Linienverkehr i. S. v. § 12 Abs. 2 Nr. 10 UStG ist eine zwischen bestimmten Ausgangs- und Endpunkten eingerichtete regelmäßige Verkehrsverbindung, auf der Fahrgäste an bestimmten Haltestellen ein- und aussteigen können. Ob eine allgemeine Betriebs- und Beförderungspflicht nach §§ 21, 22 PBefG besteht, ist unerheblich. Insoweit ist lediglich darauf abzustellen, dass die für einen Linienverkehr erforderliche Regelmäßigkeit und Fahrgastfreiheit auch die wesentlichen Elemente der Beförderungspflicht nach § 22 PBefG umfasst. Wasserrechtliche Genehmigungen (im Streitfall für den nichtliniengebundenen Personenverkehr (Gelegenheitsverkehr) von Schiffen) sind für die umsatzsteuerrechtliche Behandlung des Schiffsbetriebs, insbesondere die Anwendung des § 12 Abs. 2 Nr. 10 UStG, nicht bindend.[5]

Der BFH orientiert sich bei der Auslegung des Begriffs des Linienverkehrs mit Schiffen an der Regelung zum Linienverkehr mit Kraftfahrzeugen in § 42 S. 1 PBefG. Die für einen Linienverkehr erforderliche Regelmäßigkeit und Fahrgastfreiheit beinhaltet auch die wesentlichen Elemente der Beförderungspflicht nach § 22 PBefG, sodass für die Steuerermäßigung des Linienverkehrs mit Schiffen keine weiteren Pflichten gelten müssen.[6]

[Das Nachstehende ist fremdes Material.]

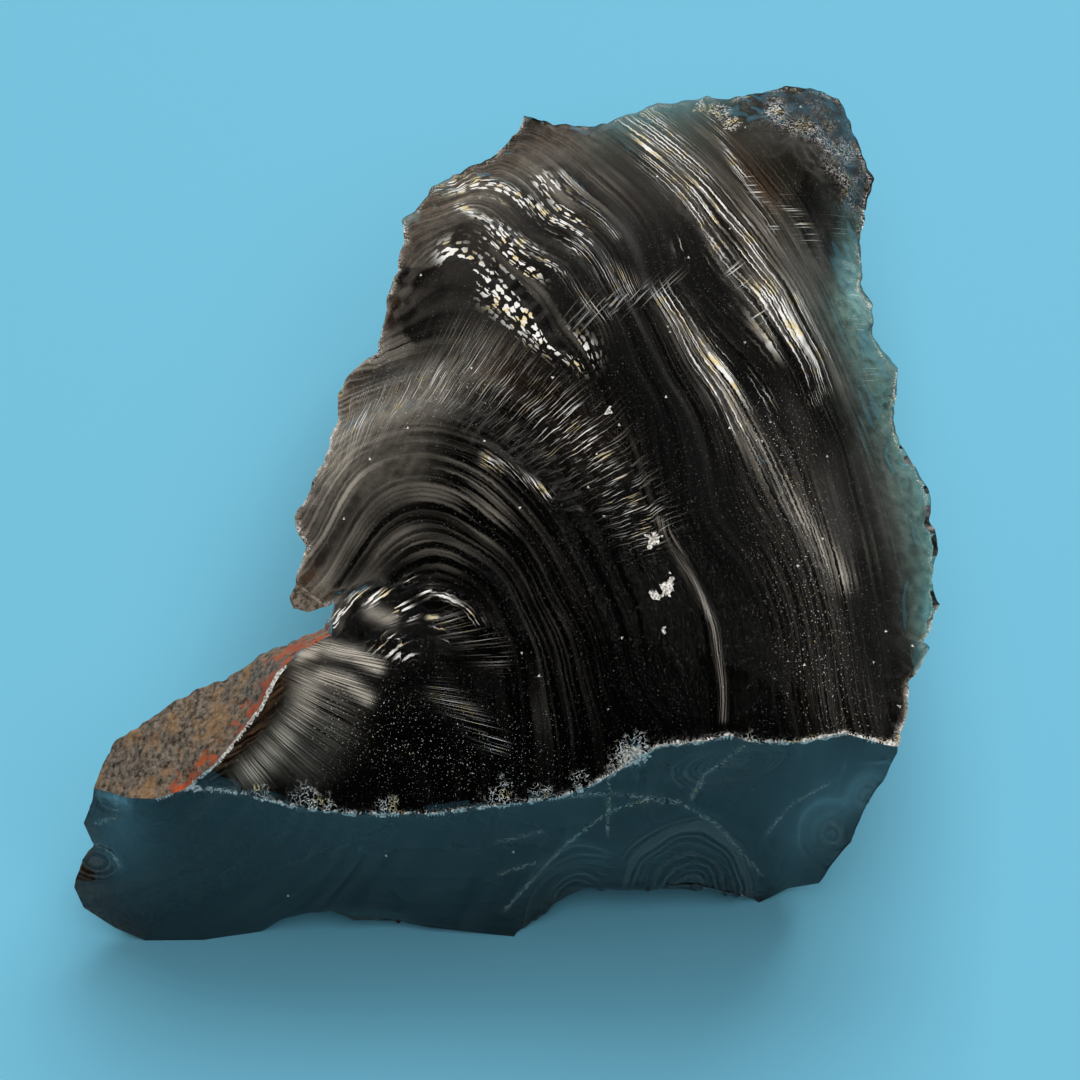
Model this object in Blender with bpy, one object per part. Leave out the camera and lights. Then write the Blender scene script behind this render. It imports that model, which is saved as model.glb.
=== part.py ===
"""Obsidian chunk: one broken lump of volcanic glass, modelled as one closed stone.

The stone rests on a flat sole under its steep front face. Above the front face a broad
conchoidal main face climbs over a low crown and runs out to thin, raised edges. A strip of
weathered rind is left on the toe. The hidden side is a sole and a few plain fracture facets.

Every edge is drawn as a chain of points (across, up, height) in millimetres. Across and up
lie on a drawing plane that leans back by DRAWING_LEAN, from which each seen face shows
without overlap, and height is measured square to the resting surface.
"""
import math

import bpy
import bmesh
import numpy as np
from mathutils import Vector
from mathutils.geometry import delaunay_2d_cdt

# Driving dimensions, in metres: the stone's longest, middle and shortest extents.
LENGTH = 0.078
WIDTH = 0.049
HEIGHT = 0.028

# The drawing plane's lean from level, and the turn that puts the longest extent along X.
DRAWING_LEAN = math.radians(54.0)
LONG_AXIS_TURN = math.radians(65.0)

# Mesh spacings on the drawing plane and along the edges, in millimetres.
SEEN_SPACING = 1.0
HIDDEN_SPACING = 1.7
EDGE_SPACING = 1.1
EDGE_CLEARANCE = 0.55  # least gap from an inner point to an edge, as a share of the spacing
JITTER = 0.18  # how far an inner point may stray, as a share of the spacing
SEED = 7

# Distances, in millimetres, within which two points are one.
SAME_POINT = 1e-6
MERGE_DISTANCE = 1e-4
PLAN_DECIMALS = 6
SMALL_SQUARE = 1e-12  # keeps a logarithm finite where two points meet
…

In Hessen ist – wie in den meisten Bundesländern – zur Durchführung eines Linienverkehrs mit Schiffen keine Genehmigung erforderlich. In diesem Fall kann bei der Auslegung des Begriffs des "genehmigten" Linienverkehrs von einer stillschweigenden Genehmigung ausgegangen werden. Auf Bundesebene wurde entschieden, dass Rundfahrten mit Schiffen ohne Zwischenhalte stets dem Regelsteuersatz unterliegen. Begünstigt ist nach § 12 Abs. 2 Nr. 10 UStG nur der Linienverkehr mit Schiffen. Linienverkehr bedient ein öffentliches Verkehrsinteresse.[7] Zwar ist es nicht erforderlich, dass Zwischenhaltestellen einge...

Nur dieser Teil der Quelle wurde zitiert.